The Dublin Rape Crisis Centre (DRCC) kept its vital work going even during the most difficult days of the pandemic as callers found trauma worsened during lockdown, Josepha Madigan (Minister of State for Special Education and Inclusion) said this morning at the launch of its annual report and statistical supplement 2020.
Madigan said the report was an important document which gives an overview of the experience of survivors and those who worked to support them over the past year.
Madigan said, “we know that COVID-19 has meant difficult but necessary changes for all sections of society. Irish society has faced a lot of hardship and restrictions on freedom.”
However, the waiver during lockdown of the five km travel limit for those fleeing the harm of sexual violence was welcomed by the junior minister.
Madigan continued, “I’ve always wanted victims of these horrific crimes to know that they are a priority for Government. Many of those who suffer sexual violence are often afraid to speak out about their experiences. Many victims carry their trauma quietly, a secret burden, and we should respond with kindness and by listening.”
Lessons on sexual consent should be a core part of the third-level experience, Madigan said, because consent is about respect for the autonomy of the other person.
Sexual violence is never justifiable and can never be accepted or excused, she said.
The need for refuge from danger does not change because of the pandemic, Madigan said, and the feeling of being trapped when society felt closed will have only added to the trauma.
”Sexual violence is a scourge on society. It is oppressive, abusive and inhumane,” she added.
She described sexual violence as the very worst element of a culture that does not view women as equal, and which has existed for centuries.
“Over recent decades we have made huge strides to embed equality for all at the heart of our national life,” she added.
However, there remains much to do, and as a woman, she sees how having more women at the discussion table can improve policy-making and national debates.

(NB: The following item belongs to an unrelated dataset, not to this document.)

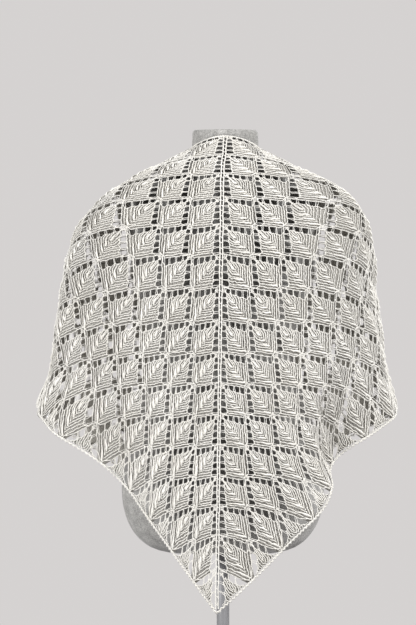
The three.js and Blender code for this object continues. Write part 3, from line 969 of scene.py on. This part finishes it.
def lower_edge_yarn():
    """The rounded bind-off: a row of chain loops round a filling strand."""
    s = np.arange(BIND_START, CELLS_DEEP, BIND_STITCH)
    scallop = np.cos(math.pi / 2 * np.arange(len(s)))
    reach = BIND_REACH + BIND_SCALLOP * scallop
    runs = []
    faces = []
    for side in (-1, 1):
        runs.append(on_cloth(side, s + reach, CELLS_DEEP - s + reach, np.full(len(s), BIND_OUT)))
        faces.append(facing(draped, side, s, CELLS_DEEP - s))
    tip = on_cloth(-1, np.zeros(1), np.full(1, CELLS_DEEP + BIND_START), np.full(1, BIND_OUT))
    centre, across, up = along_edge(*runs, *faces, middle=(tip,))
    bumps = 1 + BIND_BUMPS * np.concatenate([scallop[::-1], [1], scallop])
    chains = twisted(centre, across, up, BIND_WIND, BIND_PLY, BIND_PITCH, 3)
    chains.append(np.column_stack([centre, np.full(len(centre), BIND_FILLING)]))
    for chain in chains:
        chain[:, 3] *= bumps
    return chains


def lathe_piece(name, rings, finish):
    """A closed piece through rings of points, with both ends filled."""
    rings = np.array(rings)
    count, around, _ = rings.shape
    faces = []
    for low in range(0, (count - 1) * around, around):
        high = low + around
        for m in range(around):
            n = (m + 1) % around
            faces.append((low + m, low + n, high + n, high + m))
    faces.append(tuple(range(around))[::-1])
    faces.append(tuple((count - 1) * around + m for m in range(around)))
    piece = joined(name, rings.reshape(-1, 3), faces, finish)
    for face in piece.data.polygons[-2:]:
        face.use_smooth = False
    return piece


# The form's ends, its eased rims, and where the neck is set over to one side
FORM_LOW, FORM_TOP = 250, 990
FORM_SIDES = 96
LOW_EASE, TOP_EASE = 3, 4
NECK_SHIFT_FROM, NECK_SHIFT_OVER = 850, 100


def form_piece():
    """The limbless torso and neck, smooth all over, with eased rims at both ends."""
    read = {column: reader(FORM, column) for column in ("wide", "back", "front", "square")}
    low = [FORM_LOW, 250.6, 252]
    heights = low + list(range(255, 985, 5)) + [985, 988.4, 989.6, FORM_TOP]
    turn = np.linspace(0, 2 * math.pi, FORM_SIDES, endpoint=False)
    rings = []
    for height in heights:
        pull = TOP_EASE * max(0, 1 - (FORM_TOP - height) / TOP_EASE) ** 2
        pull += LOW_EASE * max(0, 1 - (height - FORM_LOW) / LOW_EASE) ** 2
        power = 2 / float(read["square"](height))
        across = np.sign(np.cos(turn)) * np.abs(np.cos(turn)) ** power
        depth = np.sign(np.sin(turn)) * np.abs(np.sin(turn)) ** power
        deep = np.where(depth < 0, read["back"](height), read["front"](height)) - pull
        shift = NECK_CENTRE * smooth((height - NECK_SHIFT_FROM) / NECK_SHIFT_OVER)
        x = (float(read["wide"](height)) - pull) * across + shift
        rings.append(np.stack([x, deep * depth, np.full(FORM_SIDES, height)], 1))
    return lathe_piece("felt_form", rings, felt)


# Radius and height along the stand's two turned parts
POLE = ((10.2, 12.3), (11, 12.9), (11, 249.1), (10.2, 249.7))
BASE = ((168, 0), (170, 1.2), (170, 8), (169.2, 10.4), (166, 12))


def turned_piece(name, profile, around, finish):
    """A round piece turned from a profile of radius and height."""
    turn = np.linspace(0, 2 * math.pi, around, endpoint=False)
    round_line = np.stack([np.cos(turn), np.sin(turn)], 1)
    rings = [np.column_stack([r * round_line, np.full(around, z)]) for r, z in profile]
    return lathe_piece(name, rings, finish)


# The room: its light on the object, and the lamps with their place, size and power. The floor
# ends just below the picture's lower edge.
FLOOR_RADIUS = 2.6
ROOM_COLOUR = (0.98, 0.95, 0.94, 1)
ROOM_LIGHT, ROOM_SEEN = 0.22, 0.68
LAMP_AIM = (0, 0, 0.6)
LAMPS = (
    ("key", (2.6, -2.2, 2.4), 0.8, 136),
    ("fill", (-3.0, -2.0, 1.8), 1.6, 126),
    ("behind", (0.8, 2.8, 2.4), 1.6, 80),
)


def stage_set():
    """A plain pale floor, soft lights and the pale room round them."""
    mesh = bpy.data.meshes.new("floor")
    turn = np.linspace(0, 2 * math.pi, 96, endpoint=False)
    edge = [(FLOOR_RADIUS * math.cos(a), FLOOR_RADIUS * math.sin(a), 0) for a in turn]
    mesh.from_pydata(edge, [], [tuple(range(96))])
    floor = bpy.data.objects.new("floor", mesh)
    bpy.context.scene.collection.objects.link(floor)
    paint = Finish("pale_floor", rough=0.9)
    paint.set(Base_Color=(0.38, 0.373, 0.376, 1))
    mesh.materials.append(paint.material)
    world = bpy.data.worlds.new("pale room")
    world.use_nodes = True
    backdrop = world.node_tree.nodes["Background"]
    backdrop.inputs["Color"].default_value = ROOM_COLOUR
    sight = world.node_tree.nodes.new("ShaderNodeLightPath")
    level = world.node_tree.nodes.new("ShaderNodeMapRange")
    level.inputs["To Min"].default_value = ROOM_LIGHT
    level.inputs["To Max"].default_value = ROOM_SEEN
    world.node_tree.links.new(sight.outputs["Is Camera Ray"], level.inputs["Value"])
    world.node_tree.links.new(level.outputs["Result"], backdrop.inputs["Strength"])
    bpy.context.scene.world = world
    for name, place, size, power in LAMPS:
        lamp = bpy.data.lights.new(name, "AREA")
        lamp.size = size
        lamp.energy = power
        holder = bpy.data.objects.new(name, lamp)
        bpy.context.scene.collection.objects.link(holder)
        holder.location = place
        aim = np.array(LAMP_AIM) - np.array(place)
        holder.rotation_euler = (math.atan2(math.hypot(aim[0], aim[1]), -aim[2]), 0,
                                 math.atan2(-aim[0], aim[1]))


# The picture's size in pixels, the millimetres in a pixel, where it shows the spine and the top
# of the neck, and how far off the camera stands
PICTURE_WIDE, PICTURE_TALL = 416, 625
PIXEL = 1.75
SPINE_AT, NECK_TOP_AT = 223, 130
CAMERA_FAR = 12.0


def photo_camera():
    """Level, straight at the back, as far off as keeps the widths true."""
    lens = bpy.data.cameras.new("camera")
    lens.lens = lens.sensor_width * CAMERA_FAR / (PICTURE_TALL * PIXEL * MM)
    camera = bpy.data.objects.new("camera", lens)
    bpy.context.scene.collection.objects.link(camera)
    x = (PICTURE_WIDE / 2 - SPINE_AT) * PIXEL
    z = FORM_TOP - (PICTURE_TALL / 2 - NECK_TOP_AT) * PIXEL
    camera.location = (x * MM, -CAMERA_FAR, z * MM)
    camera.rotation_euler = (math.radians(90), 0, 0)
    bpy.context.scene.camera = camera


bpy.context.scene.view_settings.view_transform = "Standard"
photo_camera()
stage_set()

pieces = []
for side, name in ((-1, "left"), (1, "right")):
    wales = spin_yarn("wales_" + name, lay_square_yarn(side, (0,)), 4)
    ladders = spin_yarn("ladders_" + name, lay_square_yarn(side, (1,)), 3)
    bands = spin_yarn("eyelets_" + name, lay_square_yarn(side, (2, 3)), 4)
    ground = purl_ground("purl_" + name, side)
    with bpy.context.temp_override(active_object=ground, object=ground,
                                   selected_objects=[ground, bands],
                                   selected_editable_objects=[ground, bands]):
        bpy.ops.object.join()
    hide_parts("wing_" + name)
    pieces += [ground, wales, ladders]
spine = spin_yarn("spine_yarn", spine_yarn(), 6)
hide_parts("centre_spine")
top_edge = spin_yarn("neck_yarn", top_edge_yarn(), 6)
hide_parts("neck_edge")
lower_edge = spin_yarn("bind_off_yarn", lower_edge_yarn(), 5)
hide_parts("lower_edge")
form = form_piece()
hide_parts("dress_form")
pole = turned_piece("enamel_pole", POLE, 48, enamel)
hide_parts("stand_pole")
base = turned_piece("enamel_base", BASE, 128, enamel)
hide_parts("stand_base")
for piece in pieces + [spine, top_edge, lower_edge]:
    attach(piece, "root")
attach(form, "root")
for piece in (pole, base):
    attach(piece, "root")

Madigan commended the ongoing work of the DRCC which maintained its services during a difficult time.
Women are the majority of victims. They make up 83% of contacts to the DRCC helpline, with men at just almost 17%.
Almost 23%of contacts were in the 50-59 age group.
Sexual harassment was mentioned by 1.5% of those who contacted the helpline.
The total number of first-time contacts was 6,451, just over half of the total.
DRCC chair Noeline Blackwell said that the organisation aims for respect, equality and kindness.
Manager of the national helpline Michelle Grehan said isolation, lack of privacy and fear of judgment were paramount for callers during the lockdown, and restrictions often triggered trauma as support systems vanished overnight.
Callers reported increasing levels of distress, magnified by an increased sense of isolation.
Finding the private space to call a helpline was difficult for many callers. The line had over 13,000 contacts last year.
Of those who disclosed abuse in 2020, 49% concerned rape, while 27% were about child sexual abuse, with adult sexual assault at 10%.
The launch late last year of a webchat facility was a source of comfort to many callers, who also called while out on walks or from their car.
Those holding on to earlier trauma often decided to make a report or take other actions, as a result of the restrictions of lockdown, and the increased time to think.